▸ **Dataset section**
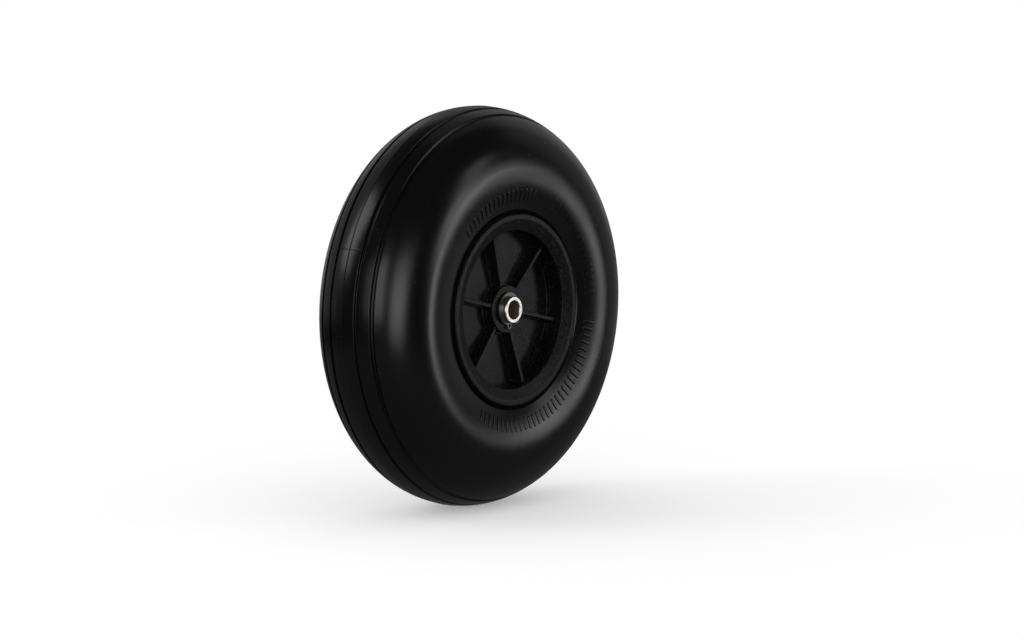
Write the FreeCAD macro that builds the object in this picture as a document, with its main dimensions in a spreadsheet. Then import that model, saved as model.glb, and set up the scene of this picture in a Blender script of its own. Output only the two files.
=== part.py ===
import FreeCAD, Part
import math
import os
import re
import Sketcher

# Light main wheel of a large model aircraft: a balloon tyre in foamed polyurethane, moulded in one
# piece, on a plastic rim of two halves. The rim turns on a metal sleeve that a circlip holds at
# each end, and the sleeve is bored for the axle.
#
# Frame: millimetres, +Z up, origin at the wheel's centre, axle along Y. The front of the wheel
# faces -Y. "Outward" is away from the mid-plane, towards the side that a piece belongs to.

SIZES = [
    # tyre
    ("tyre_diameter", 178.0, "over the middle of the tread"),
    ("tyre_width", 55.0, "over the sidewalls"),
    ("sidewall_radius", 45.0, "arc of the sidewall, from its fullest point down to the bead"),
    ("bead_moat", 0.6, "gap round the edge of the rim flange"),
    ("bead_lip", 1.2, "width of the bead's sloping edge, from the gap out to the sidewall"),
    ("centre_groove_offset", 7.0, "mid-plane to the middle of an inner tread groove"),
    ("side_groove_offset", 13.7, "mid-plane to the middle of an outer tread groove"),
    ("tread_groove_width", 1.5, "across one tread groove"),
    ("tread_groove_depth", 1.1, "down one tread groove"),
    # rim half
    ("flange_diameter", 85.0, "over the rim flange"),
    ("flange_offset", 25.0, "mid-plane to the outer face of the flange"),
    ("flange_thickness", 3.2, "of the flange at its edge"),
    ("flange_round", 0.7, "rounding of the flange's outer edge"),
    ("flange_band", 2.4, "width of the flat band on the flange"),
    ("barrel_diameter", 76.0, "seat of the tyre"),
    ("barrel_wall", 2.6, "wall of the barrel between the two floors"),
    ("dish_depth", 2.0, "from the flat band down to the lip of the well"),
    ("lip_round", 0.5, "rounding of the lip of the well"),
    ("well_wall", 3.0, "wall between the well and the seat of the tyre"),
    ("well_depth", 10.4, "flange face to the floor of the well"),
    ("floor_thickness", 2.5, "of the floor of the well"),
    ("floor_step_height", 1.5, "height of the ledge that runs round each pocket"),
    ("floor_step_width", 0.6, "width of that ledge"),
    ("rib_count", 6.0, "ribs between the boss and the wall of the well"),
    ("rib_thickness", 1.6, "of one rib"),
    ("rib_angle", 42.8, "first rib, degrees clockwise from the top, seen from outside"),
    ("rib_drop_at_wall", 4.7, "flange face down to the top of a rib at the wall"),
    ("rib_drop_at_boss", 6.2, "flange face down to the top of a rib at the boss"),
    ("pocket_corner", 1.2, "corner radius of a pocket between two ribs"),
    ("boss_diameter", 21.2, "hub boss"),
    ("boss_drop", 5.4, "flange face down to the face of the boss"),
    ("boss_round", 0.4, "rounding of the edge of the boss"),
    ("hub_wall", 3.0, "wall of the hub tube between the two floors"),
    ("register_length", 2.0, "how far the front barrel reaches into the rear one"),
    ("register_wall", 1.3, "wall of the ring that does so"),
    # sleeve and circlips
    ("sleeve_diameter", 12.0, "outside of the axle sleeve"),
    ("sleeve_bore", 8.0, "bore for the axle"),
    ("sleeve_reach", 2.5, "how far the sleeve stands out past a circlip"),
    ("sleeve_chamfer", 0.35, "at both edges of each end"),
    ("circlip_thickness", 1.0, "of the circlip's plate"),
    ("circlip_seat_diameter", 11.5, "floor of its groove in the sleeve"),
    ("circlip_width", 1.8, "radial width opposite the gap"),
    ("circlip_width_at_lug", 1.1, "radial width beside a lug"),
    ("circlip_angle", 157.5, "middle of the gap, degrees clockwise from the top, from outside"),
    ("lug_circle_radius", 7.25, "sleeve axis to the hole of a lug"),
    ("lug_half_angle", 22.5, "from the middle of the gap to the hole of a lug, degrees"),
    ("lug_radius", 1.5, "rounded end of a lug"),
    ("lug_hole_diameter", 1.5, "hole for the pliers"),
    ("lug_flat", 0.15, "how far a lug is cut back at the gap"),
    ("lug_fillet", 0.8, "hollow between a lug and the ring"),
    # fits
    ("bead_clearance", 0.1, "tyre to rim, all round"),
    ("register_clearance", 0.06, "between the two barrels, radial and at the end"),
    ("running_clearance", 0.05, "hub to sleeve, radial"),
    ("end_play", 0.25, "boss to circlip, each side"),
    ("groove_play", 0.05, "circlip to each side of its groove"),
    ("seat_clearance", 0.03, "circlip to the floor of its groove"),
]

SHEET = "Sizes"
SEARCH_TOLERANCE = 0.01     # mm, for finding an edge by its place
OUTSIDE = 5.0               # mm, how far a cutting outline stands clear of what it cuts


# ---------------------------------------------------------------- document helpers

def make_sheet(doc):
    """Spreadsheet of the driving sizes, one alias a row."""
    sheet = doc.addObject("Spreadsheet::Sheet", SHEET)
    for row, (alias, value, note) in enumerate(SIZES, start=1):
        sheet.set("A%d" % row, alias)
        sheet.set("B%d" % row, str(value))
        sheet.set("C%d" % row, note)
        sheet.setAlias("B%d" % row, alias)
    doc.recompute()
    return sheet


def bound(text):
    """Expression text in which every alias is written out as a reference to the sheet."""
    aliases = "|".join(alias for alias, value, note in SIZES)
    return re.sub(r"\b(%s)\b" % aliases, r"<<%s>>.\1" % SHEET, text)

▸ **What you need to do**
Only the lines from the top of the data through the line that contains "# faces -Y." should be quoted, exactly as they stand.

▸ **Solution**
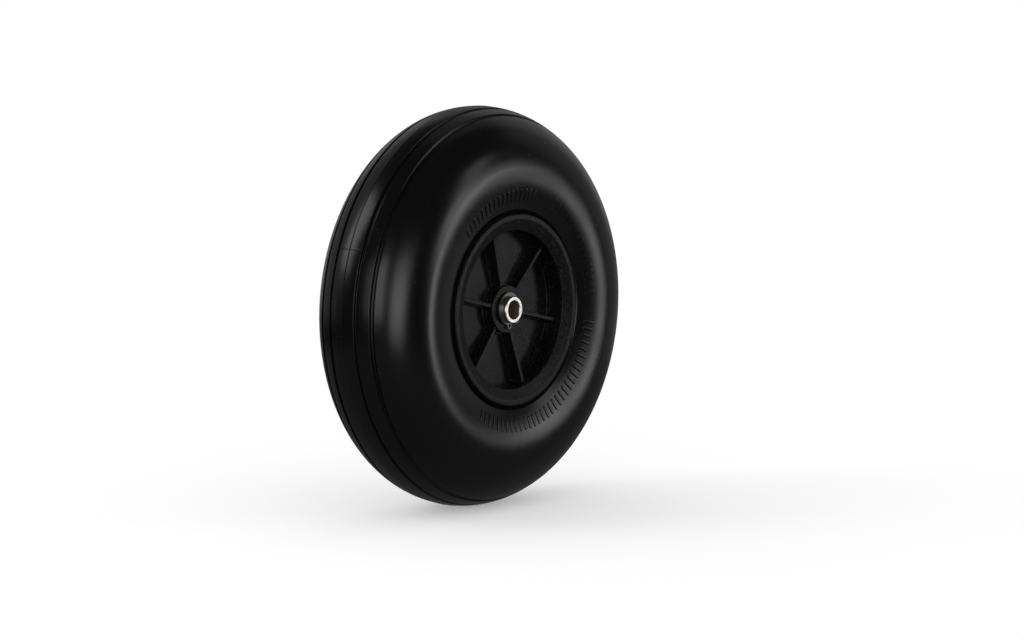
Write the FreeCAD macro that builds the object in this picture as a document, with its main dimensions in a spreadsheet. Then import that model, saved as model.glb, and set up the scene of this picture in a Blender script of its own. Output only the two files.
=== part.py ===
import FreeCAD, Part
import math
import os
import re
import Sketcher

# Light main wheel of a large model aircraft: a balloon tyre in foamed polyurethane, moulded in one
# piece, on a plastic rim of two halves. The rim turns on a metal sleeve that a circlip holds at
# each end, and the sleeve is bored for the axle.
#
# Frame: millimetres, +Z up, origin at the wheel's centre, axle along Y. The front of the wheel
# faces -Y. "Outward" is away from the mid-plane, towards the side that a piece belongs to.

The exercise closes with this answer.